Since the major exterior work, we’ve added two “mini-split” air source heat pumps for heating and cooling — one in the dining room and one upstairs. We used to put “window shaker” air conditioners in for the humid summer months, but now have effective and quiet cooling when needed. Now the boiler is off almost all of the time. When the outside temperature is below zero degrees for a long period, we will turn it on for a few days as needed. In 2015, during the coldest February on record, we had it on for about a week.
There is additional work still to be done. Adding an Energy Recovery Ventilator and one more heat pump should enable us to completely stop using oil. That work will happen soon, I hope.

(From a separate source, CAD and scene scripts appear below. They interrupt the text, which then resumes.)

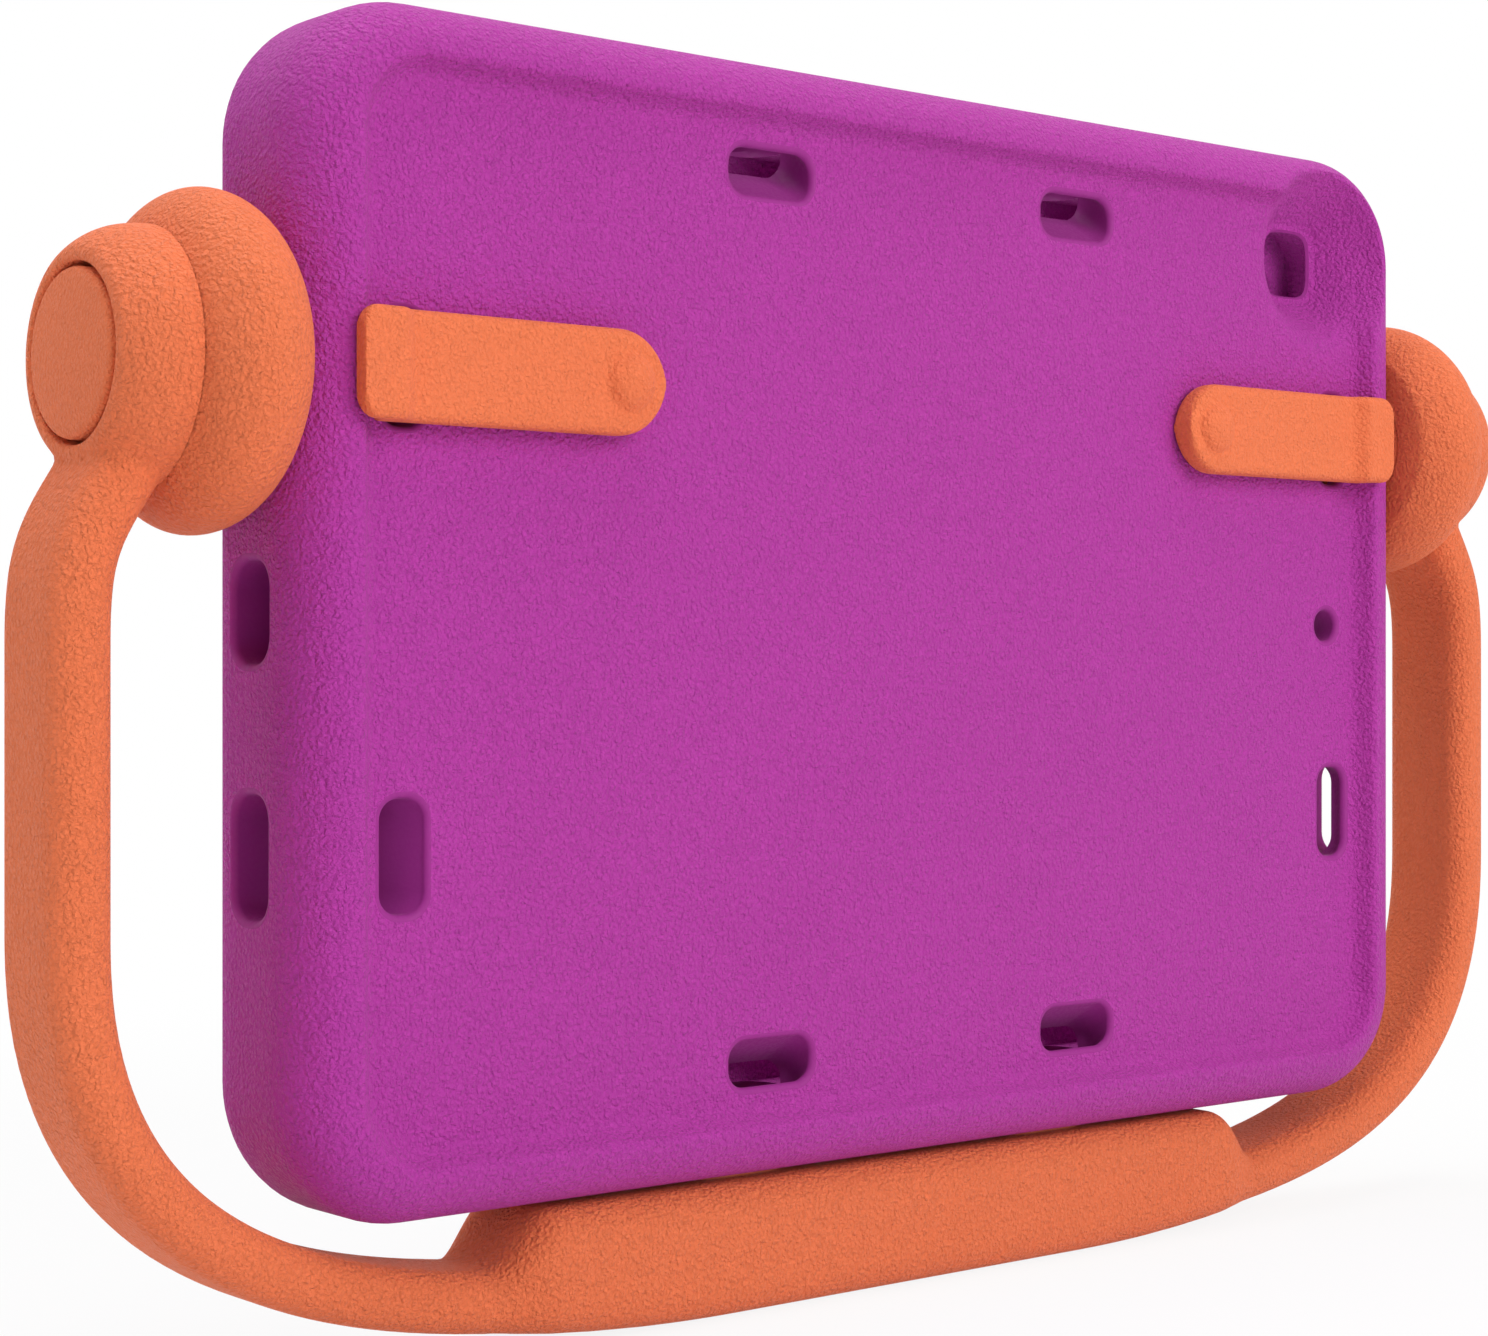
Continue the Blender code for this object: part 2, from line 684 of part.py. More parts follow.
def grip_ring(x):
    """A ring round the grip at this distance from the middle. Past its shoulder it narrows to the arm."""
    share = smooth_step((x - GRIP_SHOULDER) / (GRIP_END - GRIP_SHOULDER))
    run = max(x - GRIP_FOOT, 0) / (GRIP_END - GRIP_FOOT)
    upper = between(GRIP_THICKNESS, FOOT_LIFT + ARM_AT_GRIP, share) - PIVOT_Z
    lower = FOOT_LIFT * run * run - PIVOT_Z
    depth = between(GRIP_DEPTH, ARM_DEPTH, share)
    half = (upper - lower) / 2
    top_round = between(GRIP_ROUND, ARM_ROUND, share)
    foot_round = between(min(depth / 2 - foot_half(x), ROUND_LIMIT * half), ARM_ROUND, share)
    top = rounded_rectangle(depth / 2, half, top_round, SLOT_STEPS)
    foot = rounded_rectangle(depth / 2, half, foot_round, SLOT_STEPS)
    outline = [low if low[1] > 0 else high for low, high in zip(foot, top)]
    return [Vector((x, a, (upper + lower) / 2 - b)) for a, b in outline]


def arm_ring(place, way, thick):
    """A ring across the arm, which runs this way at this place."""
    across = Vector((-way.y, way.x))
    ring = []
    for a, b in rounded_rectangle(ARM_DEPTH / 2, thick, ARM_ROUND, SLOT_STEPS):
        spot = place + across * b
        ring.append(Vector((spot.x, a, spot.y)))
    return ring


def handle_mesh():
    rings = []
    stations = handle_stations()
    for i, (place, thick) in enumerate(stations[:-1]):
        before = stations[max(i - 1, 0)][0]
        after = stations[i + 1][0]
        rings.append(arm_ring(place, (after - before).normalized(), thick))
    for step in range(SHOULDER_STEPS):
        rings.append(grip_ring(between(GRIP_END, GRIP_SHOULDER, step / SHOULDER_STEPS)))
    for step in range(RISE_STEPS):
        rings.append(grip_ring(between(GRIP_SHOULDER, GRIP_FOOT, step / RISE_STEPS)))
    for step in range(FOOT_STEPS):
        rings.append(grip_ring(GRIP_FOOT * cos(pi / 2 * step / FOOT_STEPS) ** (1 / 3)))
    other = [[Vector((-point.x, point.y, point.z)) for point in ring] for ring in rings[::-1]]
    return closed_mesh("handle", loft(rings + other))


def make_handle(parts, cutters, foam, pivot):
    handle = add_object("handle", handle_mesh(), parts, foam)
    hub = hub_mesh()
    bore = hub_bore_mesh()
    for name, mesh, operation in (("hub", hub, "UNION"), ("bore", bore, "DIFFERENCE")):
        for side, data in (("right", mesh), ("left", mirrored(mesh, name))):
            tool = add_object(f"{name}_{side}", data.copy(), cutters)
            tool.parent = pivot
            combine(handle, tool, operation)
    handle.parent = pivot
    return handle


def strap_section(out, half_width, low, high, radius):
    """A ring across the strap at this distance out, from low to high above the rear panel."""
    middle = (low + high) / 2
    half = (high - low) / 2
    ring = []
    round_off = min(radius, half * ROUND_LIMIT, half_width * ROUND_LIMIT)
    for a, b in rounded_rectangle(half_width, half, round_off, SLOT_STEPS):
        ring.append(Vector((out, PANEL_Y - middle - b, a)))
    return ring


def strap_bar():
    """The bar from its half-round tip to the thick block that stands over the rim."""
    half = STRAP_WIDTH / 2
    outer = SHELL_X - STRAP_OVERHANG
    tip = SHELL_X - STRAP_REACH
    wall = SHELL_X - RIM_SIDE
    low = FIT
    high = FIT + STRAP_THICKNESS
    block = high + BLOCK_RISE
    rim = REAR_RIM + FIT
    edge = STRAP_EDGE
    rings = []
    for step in range(1, TIP_STEPS + 1):
        angle = pi / 2 * step / TIP_STEPS
        width = half * sin(angle)
        drop = edge * max(0, 1 - step / 2)
        rings.append(strap_section(tip + half * (1 - cos(angle)), width, low, high - drop, edge))
    step_out = outer - BLOCK_LENGTH
    for share in (-0.5, 0.0, 0.5):
        rise = BLOCK_RISE * smooth_step(share + 0.5)
        rings.append(strap_section(step_out + BLOCK_STEP * share, half, low, high + rise, edge))
    rings.append(strap_section(wall - RECESS_FILLET, half, low, block, edge))
    rings.append(strap_section(wall - 2 * FIT, half, low + RECESS_FILLET / 2, block, edge))
    rings.append(strap_section(wall - FIT, half, rim, block, edge))
    rings.append(strap_section(outer - edge, half, rim, block, edge))
    rings.append(strap_section(outer - edge / 3, half - edge / 3, rim, block - edge / 3, edge))
    rings.append(strap_section(outer, half - edge, rim + FIT, block - edge, edge))
    return closed_mesh("strap_bar", loft(rings))


def tongue():
    """The tongue, which follows the slot round the tablet's edge to the plate outside the wall."""
    half = TONGUE_THICKNESS / 2
    rear = SHELL_X - REAR_MOUTH_INSET
    elbow = SHELL_X - ELBOW_INSET
    # How far each ring's middle lies towards the slot's outer side
    rear_shift = REAR_MOUTH[1] / 2 - half - 3 * FIT
    elbow_shift = WALL_MOUTH[1] / 2 - half - 2 * FIT
    rings = []
    for depth in (-STRAP_THICKNESS / 2, MOUTH_BEVEL):
        rings.append([(rear + rear_shift + b, PANEL_Y + depth) for b in (-half, half)])
    rings.append([(elbow + ELBOW_TILT * (elbow_shift + b), -elbow_shift - b) for b in (-half, half)])
    rings.append([(SHELL_X - MOUTH_BEVEL, -b) for b in (-half, half)])
    rings.append([(PLATE_OUT + PLATE_THICKNESS / 2, -b) for b in (-half, half)])
    wide = TONGUE_WIDTH / 2
    solid = []
    for near, far in rings:
        corners = ((near, wide), (far, wide), (far, -wide), (near, -wide))
        solid.append([Vector((x, y, z)) for (x, y), z in corners])
    return closed_mesh("tongue", loft(solid))


def upright_turned(name, profile, x, y):
    """A mesh turned about an axis along Y through (x, y), its heights pointing away from the panel."""
    mesh = turned(name, profile, SMALL_TURN_STEPS)
    mesh.transform(Matrix.Rotation(-pi / 2, 4, "Z"))
    mesh.transform(Matrix.Translation((x, y, 0)))
    return mesh


def strap_mesh(cutters):
    """The strap as one moulding: bar, dome, peg, tongue and the plate that the pivot is built on."""
    top = FIT + STRAP_THICKNESS
    base = DOME_WIDTH / 2
    sphere = (base * base + DOME_RISE * DOME_RISE) / (2 * DOME_RISE)
    sunk = sqrt(sphere * sphere - (sphere - DOME_RISE - FIT) ** 2)
    dome = []
    for step in range(DOME_STEPS + 1):
        radius = sunk * step / DOME_STEPS
        dome.append((radius, top + DOME_RISE - sphere + sqrt(sphere * sphere - radius * radius)))
    dome += [(sunk, top - 2 * FIT), (0, top - 2 * FIT)]
    peg = PEG_WIDTH / 2
    peg_profile = [(0, 2 * FIT), (peg, 2 * FIT), (peg, -PEG_LENGTH), (0, -PEG_LENGTH)]
    plate = PLATE_WIDTH / 2
    plate_profile = [
        (0, PLATE_OUT + PLATE_THICKNESS),
        (plate, PLATE_OUT + PLATE_THICKNESS),
        (plate, PLATE_OUT),
        (0, PLATE_OUT),
    ]
    tools = (
        tongue(),
        upright_turned("dome", dome, PEG_OUT, PANEL_Y),
        upright_turned("peg", peg_profile, PEG_OUT, PANEL_Y),
        turned("plate", plate_profile),
    )
    strap = add_object("strap", strap_bar(), cutters)
    for mesh in tools:
        combine(strap, add_object(mesh.name, mesh, cutters), "UNION")
    return apply_modifiers(strap)


def main():
    clear_scene()
    parts = new_collection("kids_tablet_case")
    cutters = new_collection("cutters")
    shell_foam = new_material("magenta_foam", (0.56, 0.06, 0.42), 0.62)
    handle_foam = new_material("orange_foam", (0.95, 0.22, 0.07), 0.6)
    anchor_rubber = new_material("orange_rubber", (0.93, 0.2, 0.06), 0.55)
    black_plastic = new_material("black_plastic", (0.02, 0.02, 0.022), 0.4)
    steel = new_material("screw_steel", (0.6, 0.6, 0.6), 0.3, 1.0)

    pivot = bpy.data.objects.new("handle_pivot", None)
    pivot.location = (0, 0, PIVOT_Z)
    parts.objects.link(pivot)
    anchor = bpy.data.objects.new("anchor", None)
    anchor.location = (0, 0, PIVOT_Z)
    parts.objects.link(anchor)

    make_shell(parts, cutters, shell_foam)
    make_handle(parts, cutters, handle_foam, pivot)

    pieces = (
        ("pivot_flange", flange_mesh(), handle_foam, anchor),
        ("clip_strap", strap_mesh(cutters), anchor_rubber, anchor),
        ("axle", axle_mesh(), black_plastic, anchor),
        ("hub_bush", bush_mesh(), black_plastic, pivot),
        ("retaining_washer", washer_mesh(), black_plastic, anchor),
        ("axle_screw", screw_mesh(), steel, anchor),
        ("hub_cap", cap_mesh(), handle_foam, anchor),
    )
    for name, mesh, material, parent in pieces:
        for side, data in (("right", mesh), ("left", mirrored(mesh, name))):
            obj = add_object(f"{side}_{name}", data, parts, material)
            obj.parent = parent


main()
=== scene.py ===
# %% [markdown]
# # A foam tablet case with a turning handle
#
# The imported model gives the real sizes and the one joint. This lesson dresses it: each soft, moulded piece
# is built again as a fine mesh in the same place, and gets a procedural foam finish. We begin by loading the
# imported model, which stays where it is.

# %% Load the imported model
import json
from math import asin, cos, hypot, pi, radians, sin, sqrt

import bmesh
import bpy
from mathutils import Matrix, Vector


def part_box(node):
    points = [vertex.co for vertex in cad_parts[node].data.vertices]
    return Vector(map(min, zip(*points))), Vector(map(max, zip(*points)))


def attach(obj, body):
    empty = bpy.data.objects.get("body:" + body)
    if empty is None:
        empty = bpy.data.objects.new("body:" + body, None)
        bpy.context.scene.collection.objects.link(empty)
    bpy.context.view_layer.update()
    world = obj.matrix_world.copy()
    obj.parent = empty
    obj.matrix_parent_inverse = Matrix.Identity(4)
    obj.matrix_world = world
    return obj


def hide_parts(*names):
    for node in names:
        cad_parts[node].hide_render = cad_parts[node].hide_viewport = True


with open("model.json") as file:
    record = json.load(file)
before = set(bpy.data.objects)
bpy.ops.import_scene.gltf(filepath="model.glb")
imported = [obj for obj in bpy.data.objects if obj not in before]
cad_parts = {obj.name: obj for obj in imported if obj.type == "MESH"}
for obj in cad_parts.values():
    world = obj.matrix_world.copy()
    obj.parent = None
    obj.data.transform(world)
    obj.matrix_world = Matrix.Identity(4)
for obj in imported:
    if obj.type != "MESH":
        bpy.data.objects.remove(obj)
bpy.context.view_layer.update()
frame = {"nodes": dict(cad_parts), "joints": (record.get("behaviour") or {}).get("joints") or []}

MM = 0.001

# %% [markdown]
# ## Sizes from the frame
#
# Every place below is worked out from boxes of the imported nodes, so a piece built here lands on its solid.
# The case lies with its long side along X, its rear looks along -Y, and the handle turns about X.

# %% Read the main places
shell_low, shell_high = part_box("case_shell")
SHELL_X = shell_high.x
SHELL_Z = (shell_high.z - shell_low.z) / 2
CASE_Z = (shell_high.z + shell_low.z) / 2
CREST_Y = shell_low.y
FRONT_Y = shell_high.y
PIVOT_Z = frame["joints"][0]["pos_m"][2]
SLOT_UP = PIVOT_Z - CASE_Z
print("shell half sizes:", round(SHELL_X / MM, 1), round(SHELL_Z / MM, 1), "mm")

# %% [markdown]
# ## The camera
#
# The photograph was taken level with the case and 39.5 degrees round from its rear, with a long lens. Solving
# its perspective against the known tablet size gave the place and the focal length written here.

# %% Set the camera
CAMERA_PLACE = (-380.4 * MM, -418.9 * MM, 118.45 * MM)
CAMERA_TURN = radians(39.5)
CAMERA_LENS = 69.92

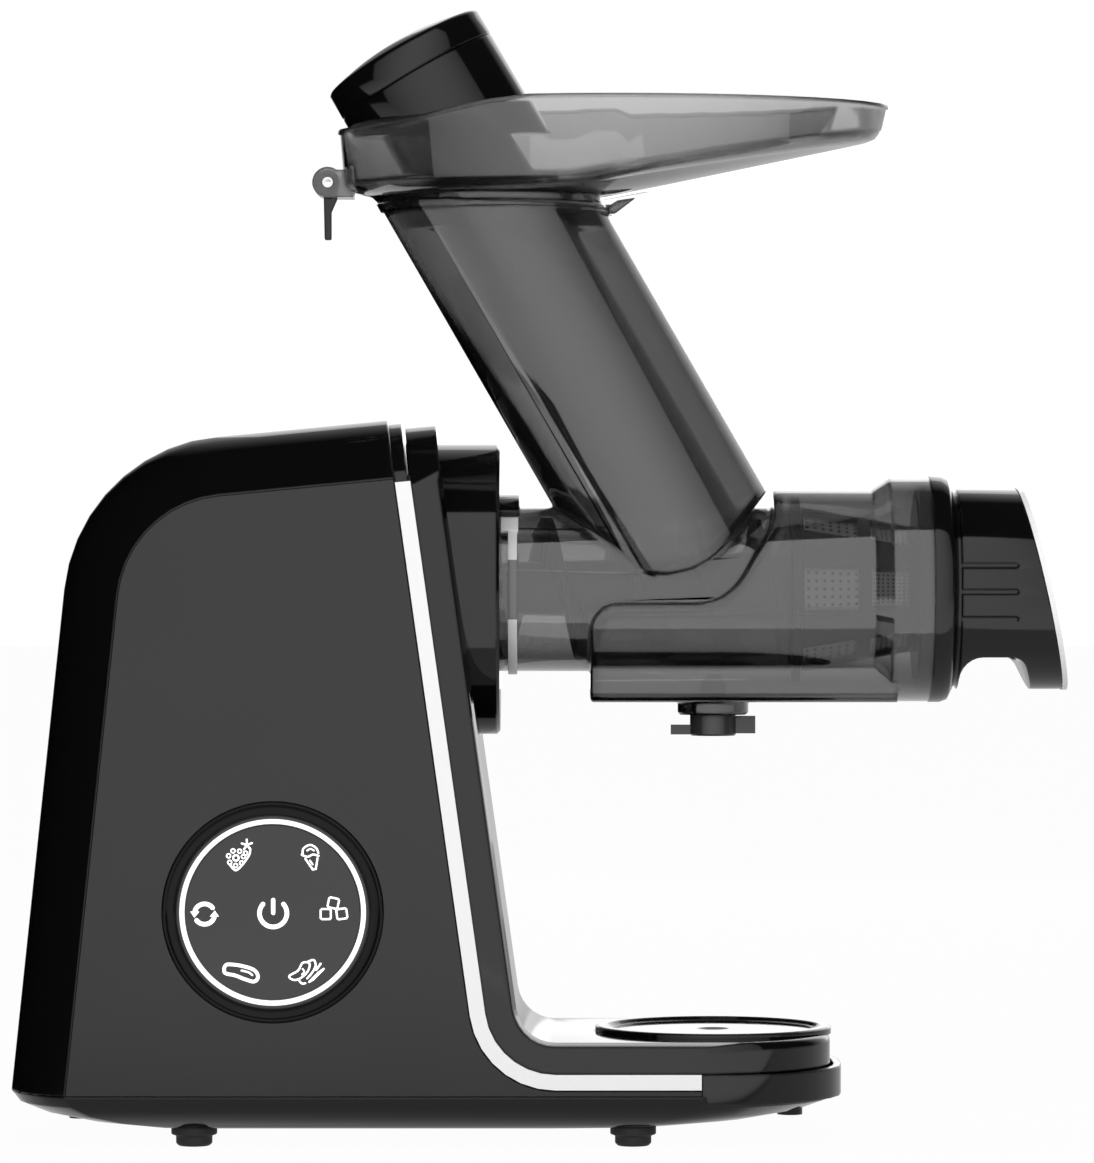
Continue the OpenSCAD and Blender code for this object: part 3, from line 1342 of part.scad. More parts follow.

Over the past fifteen years, I’ve kept track and measured various energy and water inputs. On a monthly basis, I record the following:
Imported electricity
Exported electricity
PV1 production
PV2 production
Heat pump water heater electric use
Hot water use
Total water use
Heat Pump 1 electric use
Heat Pump 2 electric use
These measurements are done with simple utility glass front meters and water flow meters, and I enter them into a spreadsheet. Some of this data is reported to SREC aggregators that result in a $300-400 check being mailed to us every quarter for the energy produced by our photovoltaics. The following graphs show the reduction in overall energy use, increase in use of electricity in lieu of oil, and the proportion of electricity that we make on site — which is about 50 percent of the total. EUI is the Energy Use Intensity or the “miles per gallon” for buildings. You can see the trend of improvement and the shift in use of fossil fuels to renewable energy.
Our house is definitely “Net Better”, and we’re ready for the next hundred years.